[Records from a data collection]
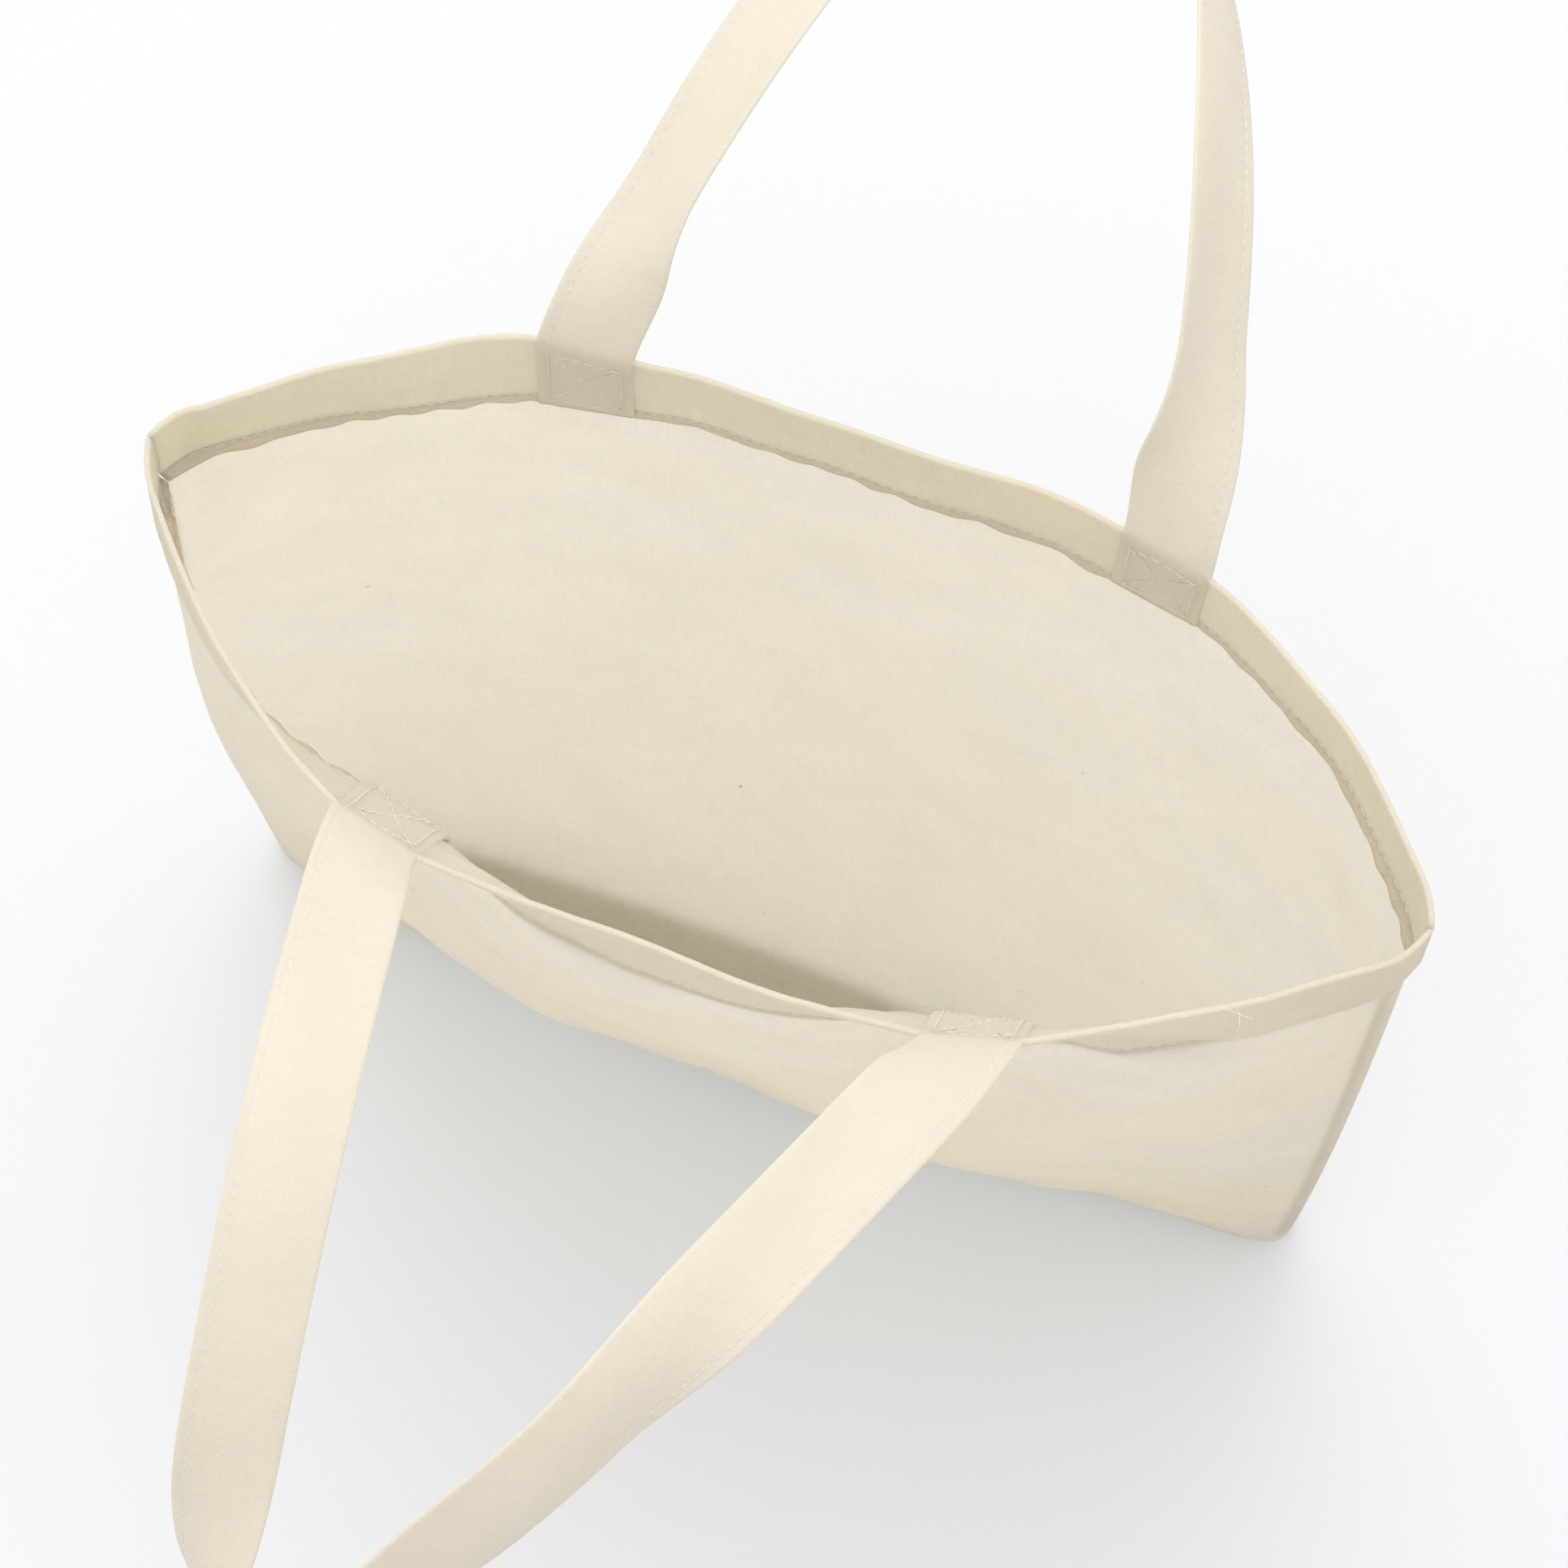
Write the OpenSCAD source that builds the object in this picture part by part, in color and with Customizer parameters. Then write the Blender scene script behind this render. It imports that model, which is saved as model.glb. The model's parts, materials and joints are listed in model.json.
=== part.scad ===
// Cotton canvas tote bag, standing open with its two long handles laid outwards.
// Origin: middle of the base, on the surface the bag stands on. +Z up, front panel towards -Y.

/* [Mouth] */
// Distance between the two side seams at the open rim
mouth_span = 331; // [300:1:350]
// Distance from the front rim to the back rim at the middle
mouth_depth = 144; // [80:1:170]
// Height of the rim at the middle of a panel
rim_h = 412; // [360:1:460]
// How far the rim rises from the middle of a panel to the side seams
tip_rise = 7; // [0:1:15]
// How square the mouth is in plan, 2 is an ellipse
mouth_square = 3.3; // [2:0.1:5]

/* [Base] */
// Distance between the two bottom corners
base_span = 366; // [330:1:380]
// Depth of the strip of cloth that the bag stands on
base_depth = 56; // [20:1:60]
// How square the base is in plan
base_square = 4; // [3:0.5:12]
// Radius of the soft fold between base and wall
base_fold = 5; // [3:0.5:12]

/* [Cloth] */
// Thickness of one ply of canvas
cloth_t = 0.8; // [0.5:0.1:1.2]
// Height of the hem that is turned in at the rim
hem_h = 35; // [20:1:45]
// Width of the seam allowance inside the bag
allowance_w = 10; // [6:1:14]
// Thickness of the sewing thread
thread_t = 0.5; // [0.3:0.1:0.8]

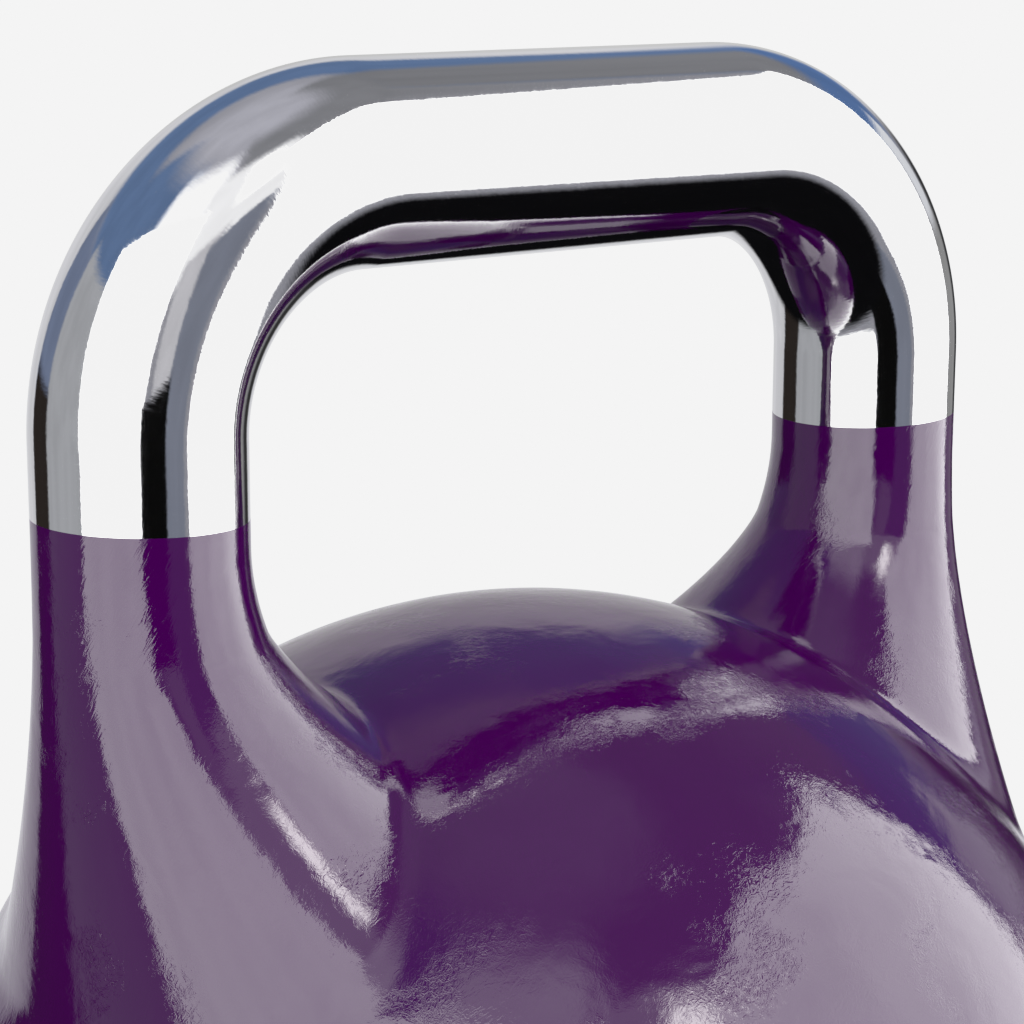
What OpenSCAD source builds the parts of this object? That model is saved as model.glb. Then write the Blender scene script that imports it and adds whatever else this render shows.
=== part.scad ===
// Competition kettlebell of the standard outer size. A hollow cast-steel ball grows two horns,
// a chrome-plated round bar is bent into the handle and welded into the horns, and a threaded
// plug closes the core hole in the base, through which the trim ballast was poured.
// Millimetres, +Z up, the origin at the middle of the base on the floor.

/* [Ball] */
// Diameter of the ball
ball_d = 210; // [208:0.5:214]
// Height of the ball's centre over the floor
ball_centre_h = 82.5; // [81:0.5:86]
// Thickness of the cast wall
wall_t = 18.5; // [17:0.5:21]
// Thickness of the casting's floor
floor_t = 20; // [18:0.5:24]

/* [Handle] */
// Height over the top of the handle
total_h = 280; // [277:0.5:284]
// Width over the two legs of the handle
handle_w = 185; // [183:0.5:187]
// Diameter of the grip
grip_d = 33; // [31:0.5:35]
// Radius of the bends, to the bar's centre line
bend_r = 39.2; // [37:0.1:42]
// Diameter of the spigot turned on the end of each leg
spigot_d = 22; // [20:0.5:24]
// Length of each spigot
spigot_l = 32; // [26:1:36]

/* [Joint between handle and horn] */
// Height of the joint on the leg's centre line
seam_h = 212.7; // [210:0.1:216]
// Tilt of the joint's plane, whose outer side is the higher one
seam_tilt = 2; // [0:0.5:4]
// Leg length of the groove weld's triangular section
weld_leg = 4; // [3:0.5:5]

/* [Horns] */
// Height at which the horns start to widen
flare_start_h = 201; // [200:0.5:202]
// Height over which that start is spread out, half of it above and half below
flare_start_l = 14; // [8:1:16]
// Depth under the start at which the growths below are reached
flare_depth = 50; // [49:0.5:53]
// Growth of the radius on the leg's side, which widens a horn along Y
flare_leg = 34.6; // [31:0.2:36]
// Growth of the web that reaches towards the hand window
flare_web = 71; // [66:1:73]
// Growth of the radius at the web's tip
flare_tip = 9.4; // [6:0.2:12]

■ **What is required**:
Begin at the top of the records above and quote each line exactly, ending with the line that contains "panel towards -Y.".

■ **Answer for this exercise**:
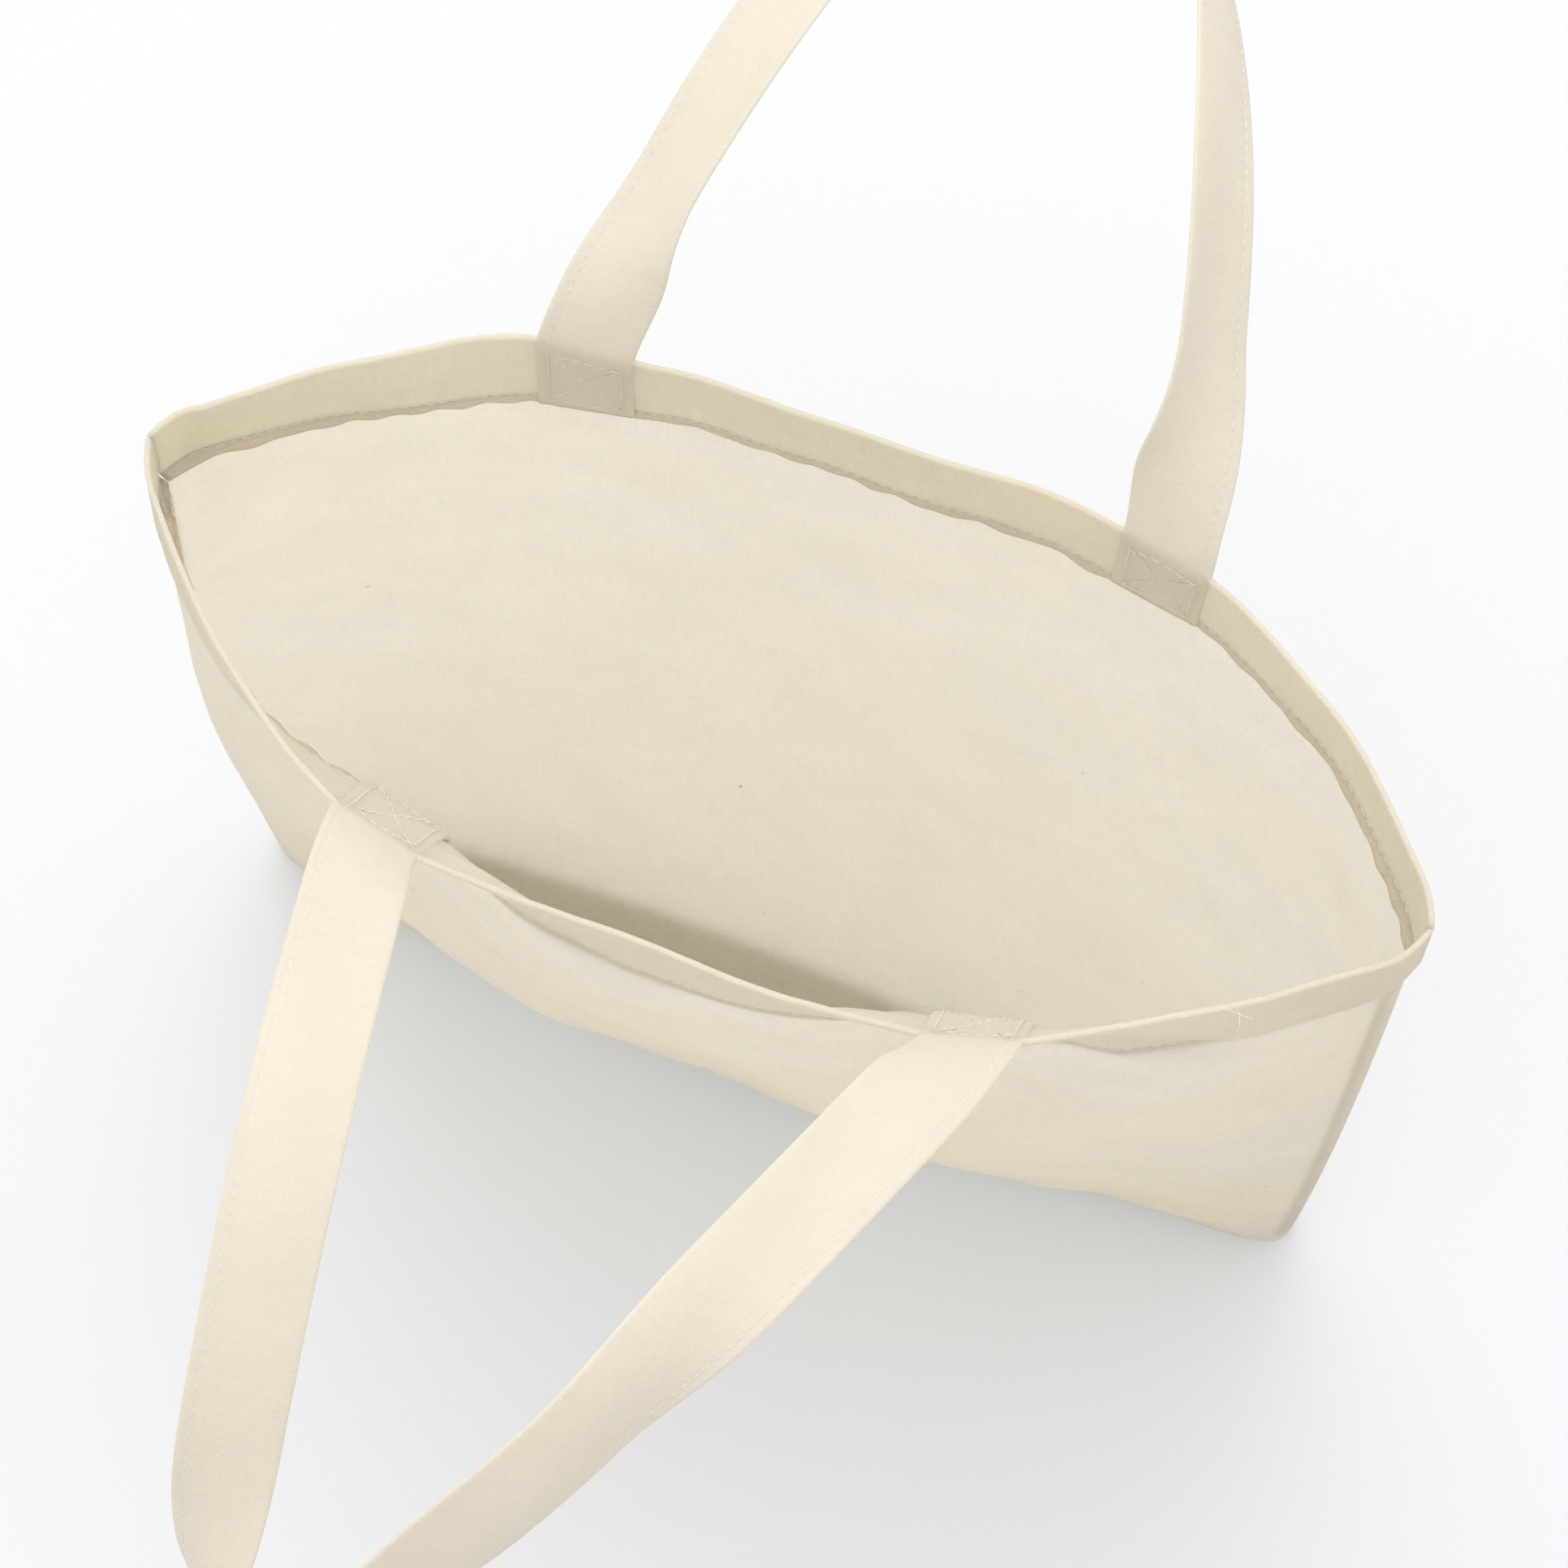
Write the OpenSCAD source that builds the object in this picture part by part, in color and with Customizer parameters. Then write the Blender scene script behind this render. It imports that model, which is saved as model.glb. The model's parts, materials and joints are listed in model.json.
=== part.scad ===
// Cotton canvas tote bag, standing open with its two long handles laid outwards.
// Origin: middle of the base, on the surface the bag stands on. +Z up, front panel towards -Y.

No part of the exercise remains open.